Bataille (N.)

Experts et consultants au service de l’action publique locale

Une approche pragmatique du travail de l’ingénierie privée

Thèse de doctorat en Aménagement de l’espace et Urbanisme (UMR AAU / UMR CITERES)

6 mars 2020

Nicolas Bataille est docteur en Études urbaines de l’Université de Tours et diplômé de l’Institut d’Études Politiques de Grenoble et du Master 2 Villes et Territoires de l’Université de Nantes/Ensa Nantes. Il réalise actuellement un post-doctorat dans le cadre du projet GrinnUrb.

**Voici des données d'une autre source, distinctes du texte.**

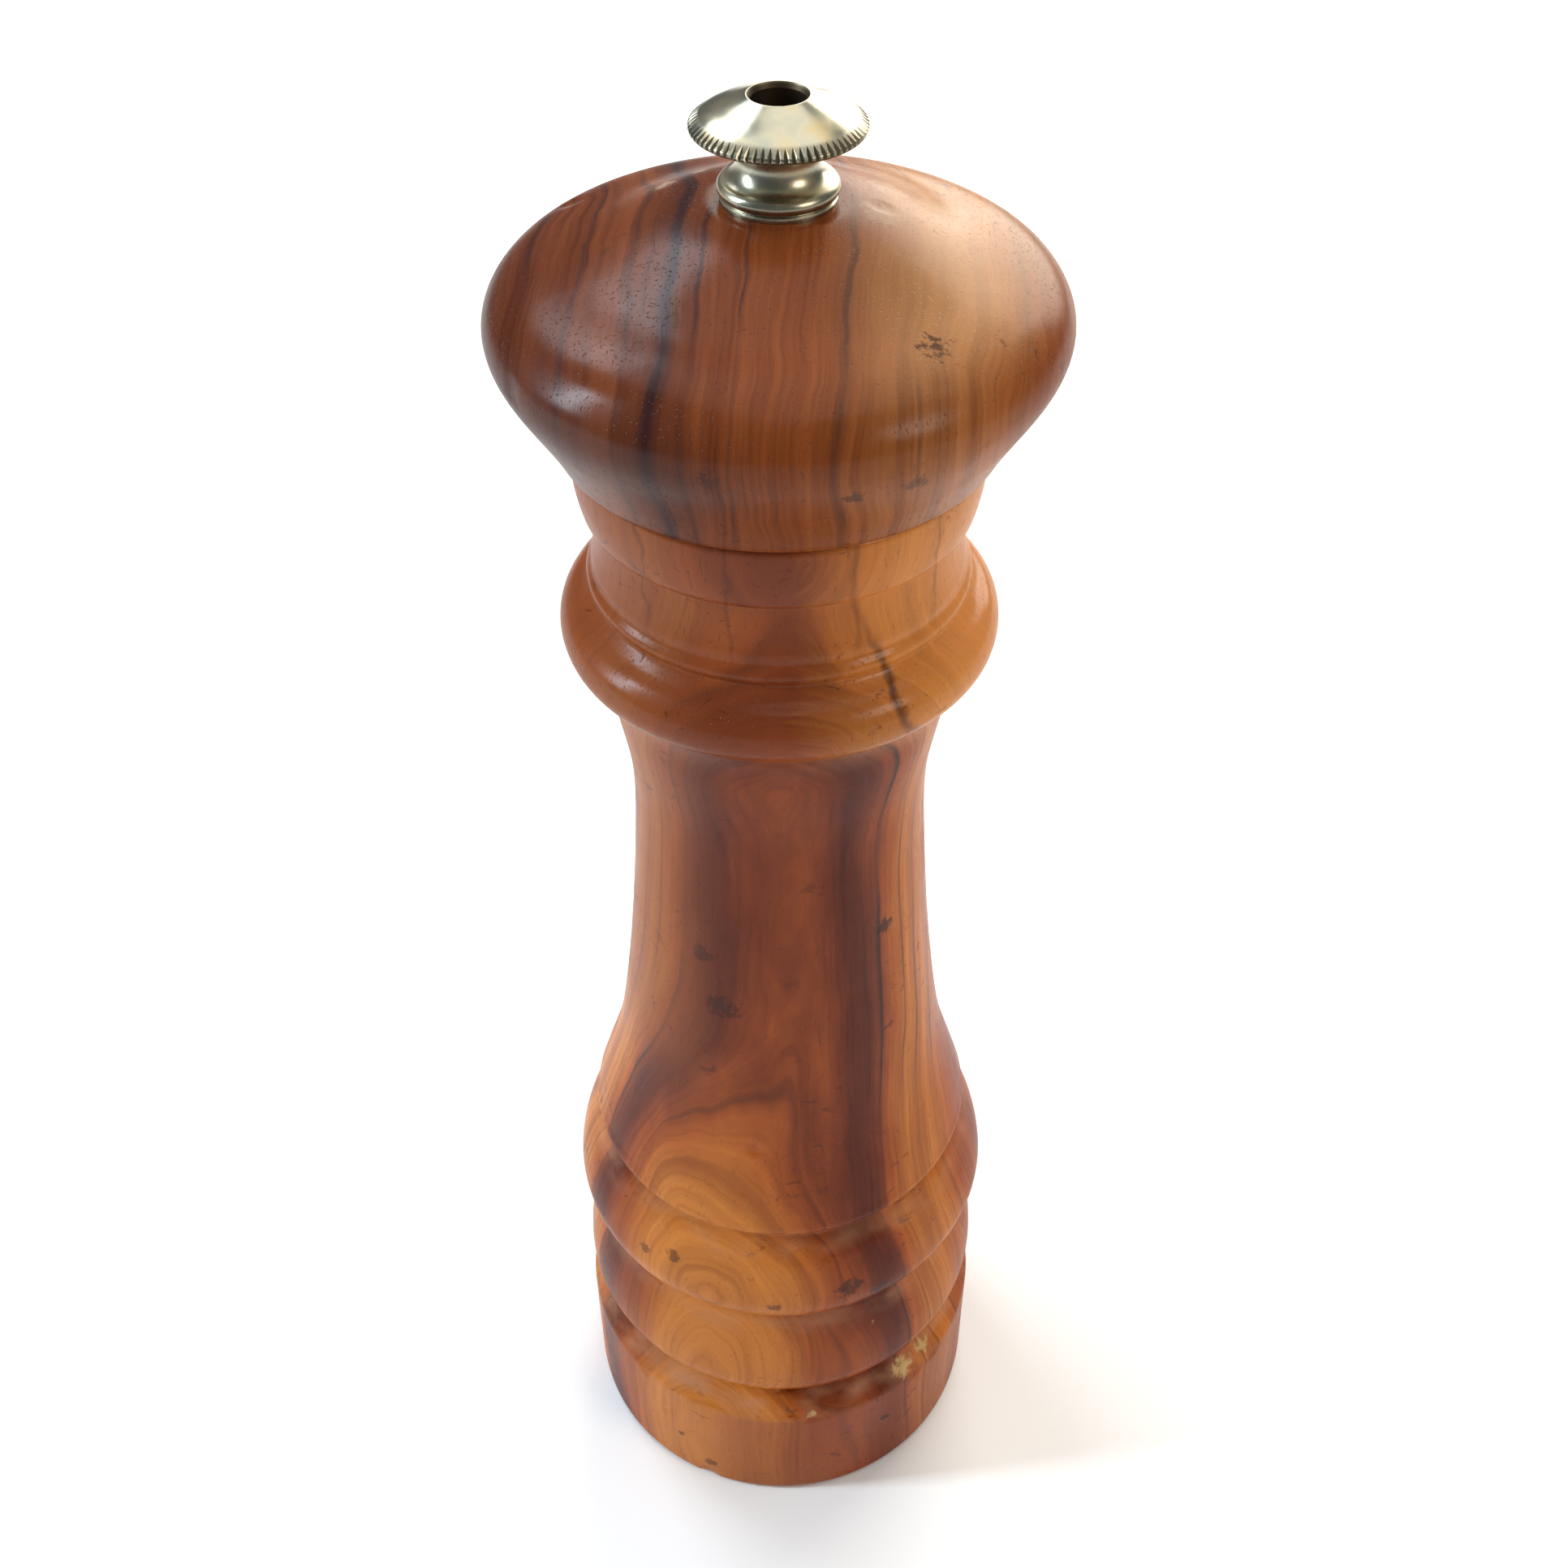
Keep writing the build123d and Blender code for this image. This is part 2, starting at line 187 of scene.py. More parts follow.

Soutenance le 6 mars 2020 à 9h30 à la Maison des Sciences de l’Homme Val de Loire

Résumé de la thèse :

Dans l’aménagement de l’espace et de l’environnement, les acteurs de l’ingénierie privée occupent une place grandissante dans la mise en œuvre des politiques publiques. Ces invisibles des projets, parfois considérés comme des « experts », sont réputés accompagner les collectivités locales sur les dimensions techniques. Du reste, ils ne sont pas imperméables aux mutations contemporaines du capitalisme qui affectent l’action publique locale. Dans ce contexte, ils se veulent acteurs du changement et soutiennent des approches renouvelées pour répondre à une complexification supposée.
À partir d’une enquête ethnographique, cette thèse qualifie le travail de ces bureaux d’études, sociétés d’ingénierie et de conseil dans l’action publique locale. Le cadre de la sociologie pragmatique des épreuves permet de comprendre le travail d’élaboration de dispositifs, mais aussi de production de catégories et de critique, qui est au principe de leur activité. Ce travail documente notamment un changement normatif global autour de la notion de projet au détriment d’une rationalité techniciste, modifiant l’action publique locale dont l’ingénierie privée est un miroir. Tout d’abord, dans l’organisation et le travail, les pratiques de l’expert sont dévalorisées face aux capacités d’animation prêtées au chef de projet. Pour autant, ce dernier subit les injonctions contradictoires de la mise en discussion permanente. Ensuite, face au client, l’ingénierie s’affiche de plus en plus comme « consultant », pour transformer la relation d’exécutant en partenariat. Cette coordination engendre un travail de négociation du besoin tout au long de la mission. En outre, les changements globaux dans la division du travail en aménagement favorisent une coordination plus locale et incertaine au détriment d’un État technocrate. Le recours à l’ingénierie privée est vu comme un moyen de retrouver de la souplesse entre des acteurs de plus en plus nombreux. Enfin, le travail de l’ingénierie dans le cours des projets montre, au-delà de la technique, l’important travail politique de composition d’un collectif et d’attribution des rôles pour permettre l’aboutissement du projet.
Finalement, cette étude montre l’évolution de la coordination dans la fabrique de l’espace, entre maintien de dispositifs de la décision linéaire et nouvelles modalités d’échanges itératifs. Ce compromis amène à un confinement des débats politiques sur les fins du projet, alors que la priorité est donnée aux moyens de le faire aboutir.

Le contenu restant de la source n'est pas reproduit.